__Exercise objective__: Make an exact copy of all the data.
|---|
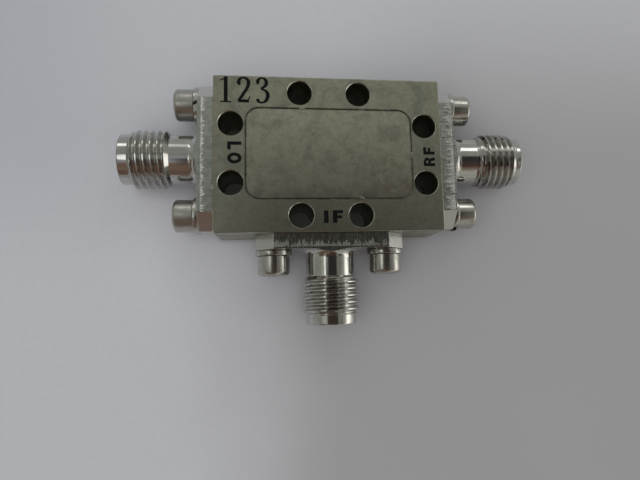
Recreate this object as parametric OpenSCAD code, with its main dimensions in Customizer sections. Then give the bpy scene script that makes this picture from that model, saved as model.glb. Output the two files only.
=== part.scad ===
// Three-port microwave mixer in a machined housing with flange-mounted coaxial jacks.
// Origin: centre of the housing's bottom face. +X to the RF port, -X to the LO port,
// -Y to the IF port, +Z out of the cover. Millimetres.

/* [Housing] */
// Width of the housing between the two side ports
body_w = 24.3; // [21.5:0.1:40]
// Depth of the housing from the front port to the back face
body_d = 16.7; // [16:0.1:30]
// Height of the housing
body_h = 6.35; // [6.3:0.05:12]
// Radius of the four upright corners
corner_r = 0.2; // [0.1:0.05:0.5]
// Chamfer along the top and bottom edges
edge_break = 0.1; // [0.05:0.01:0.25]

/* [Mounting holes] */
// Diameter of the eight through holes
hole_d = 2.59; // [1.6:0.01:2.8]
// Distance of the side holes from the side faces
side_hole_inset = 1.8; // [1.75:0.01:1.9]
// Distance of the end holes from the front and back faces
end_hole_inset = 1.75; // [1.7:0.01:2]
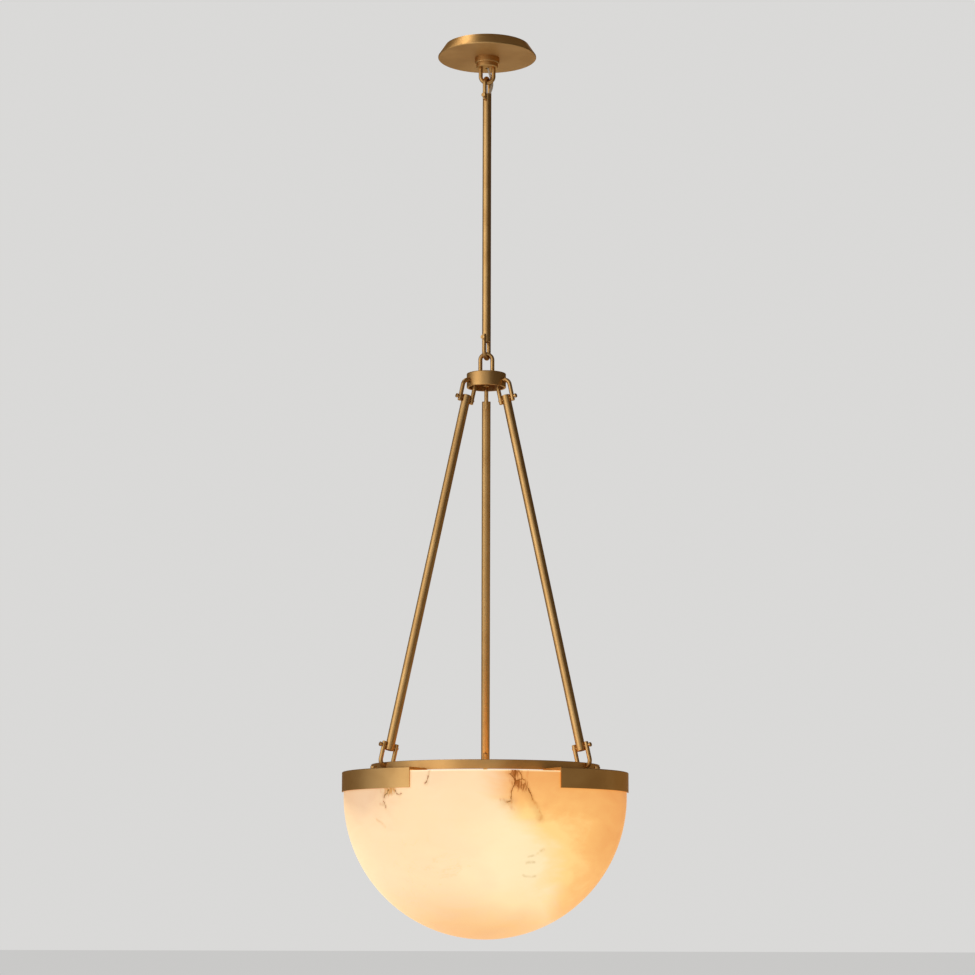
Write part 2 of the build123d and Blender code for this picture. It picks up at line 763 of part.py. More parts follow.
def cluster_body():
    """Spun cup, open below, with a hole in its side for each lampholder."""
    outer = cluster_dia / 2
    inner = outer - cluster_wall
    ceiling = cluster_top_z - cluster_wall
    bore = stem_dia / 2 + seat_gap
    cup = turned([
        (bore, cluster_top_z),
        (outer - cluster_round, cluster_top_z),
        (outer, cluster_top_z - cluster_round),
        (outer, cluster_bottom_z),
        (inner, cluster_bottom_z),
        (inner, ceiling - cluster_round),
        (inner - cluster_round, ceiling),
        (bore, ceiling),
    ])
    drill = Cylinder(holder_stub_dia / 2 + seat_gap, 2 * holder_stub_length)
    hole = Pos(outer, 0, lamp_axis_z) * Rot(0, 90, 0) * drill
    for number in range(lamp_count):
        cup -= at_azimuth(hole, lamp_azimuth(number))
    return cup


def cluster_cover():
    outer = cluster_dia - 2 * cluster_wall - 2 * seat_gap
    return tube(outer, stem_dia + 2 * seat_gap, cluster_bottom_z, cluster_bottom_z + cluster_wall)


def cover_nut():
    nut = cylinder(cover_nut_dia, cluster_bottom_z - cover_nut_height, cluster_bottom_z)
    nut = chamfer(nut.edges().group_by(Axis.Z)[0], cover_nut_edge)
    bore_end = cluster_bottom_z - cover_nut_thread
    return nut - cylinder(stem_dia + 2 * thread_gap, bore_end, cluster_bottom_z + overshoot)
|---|
__Output of the exercise__:
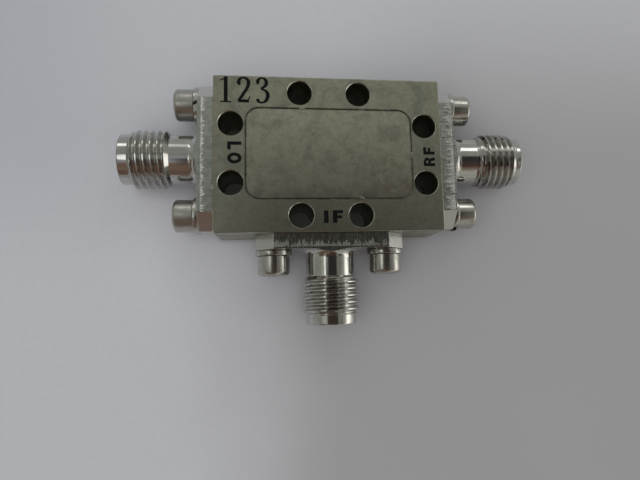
Recreate this object as parametric OpenSCAD code, with its main dimensions in Customizer sections. Then give the bpy scene script that makes this picture from that model, saved as model.glb. Output the two files only.
=== part.scad ===
// Three-port microwave mixer in a machined housing with flange-mounted coaxial jacks.
// Origin: centre of the housing's bottom face. +X to the RF port, -X to the LO port,
// -Y to the IF port, +Z out of the cover. Millimetres.

/* [Housing] */
// Width of the housing between the two side ports
body_w = 24.3; // [21.5:0.1:40]
// Depth of the housing from the front port to the back face
body_d = 16.7; // [16:0.1:30]
// Height of the housing
body_h = 6.35; // [6.3:0.05:12]
// Radius of the four upright corners
corner_r = 0.2; // [0.1:0.05:0.5]
// Chamfer along the top and bottom edges
edge_break = 0.1; // [0.05:0.01:0.25]

/* [Mounting holes] */
// Diameter of the eight through holes
hole_d = 2.59; // [1.6:0.01:2.8]
// Distance of the side holes from the side faces
side_hole_inset = 1.8; // [1.75:0.01:1.9]
// Distance of the end holes from the front and back faces
end_hole_inset = 1.75; // [1.7:0.01:2]
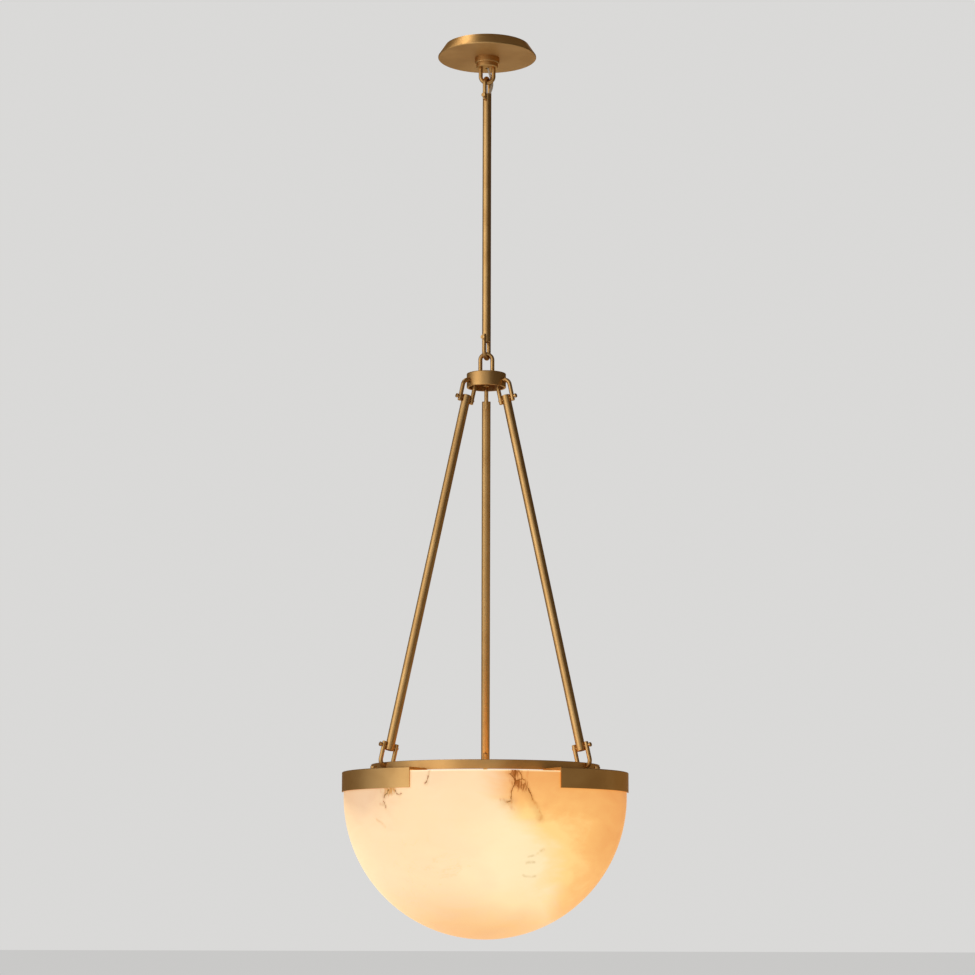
Write part 2 of the build123d and Blender code for this picture. It picks up at line 763 of part.py. More parts follow.
def cluster_body():
    """Spun cup, open below, with a hole in its side for each lampholder."""
    outer = cluster_dia / 2
    inner = outer - cluster_wall
    ceiling = cluster_top_z - cluster_wall
    bore = stem_dia / 2 + seat_gap
    cup = turned([
        (bore, cluster_top_z),
        (outer - cluster_round, cluster_top_z),
        (outer, cluster_top_z - cluster_round),
        (outer, cluster_bottom_z),
        (inner, cluster_bottom_z),
        (inner, ceiling - cluster_round),
        (inner - cluster_round, ceiling),
        (bore, ceiling),
    ])
    drill = Cylinder(holder_stub_dia / 2 + seat_gap, 2 * holder_stub_length)
    hole = Pos(outer, 0, lamp_axis_z) * Rot(0, 90, 0) * drill
    for number in range(lamp_count):
        cup -= at_azimuth(hole, lamp_azimuth(number))
    return cup


def cluster_cover():
    outer = cluster_dia - 2 * cluster_wall - 2 * seat_gap
    return tube(outer, stem_dia + 2 * seat_gap, cluster_bottom_z, cluster_bottom_z + cluster_wall)


def cover_nut():
    nut = cylinder(cover_nut_dia, cluster_bottom_z - cover_nut_height, cluster_bottom_z)
    nut = chamfer(nut.edges().group_by(Axis.Z)[0], cover_nut_edge)
    bore_end = cluster_bottom_z - cover_nut_thread
    return nut - cylinder(stem_dia + 2 * thread_gap, bore_end, cluster_bottom_z + overshoot)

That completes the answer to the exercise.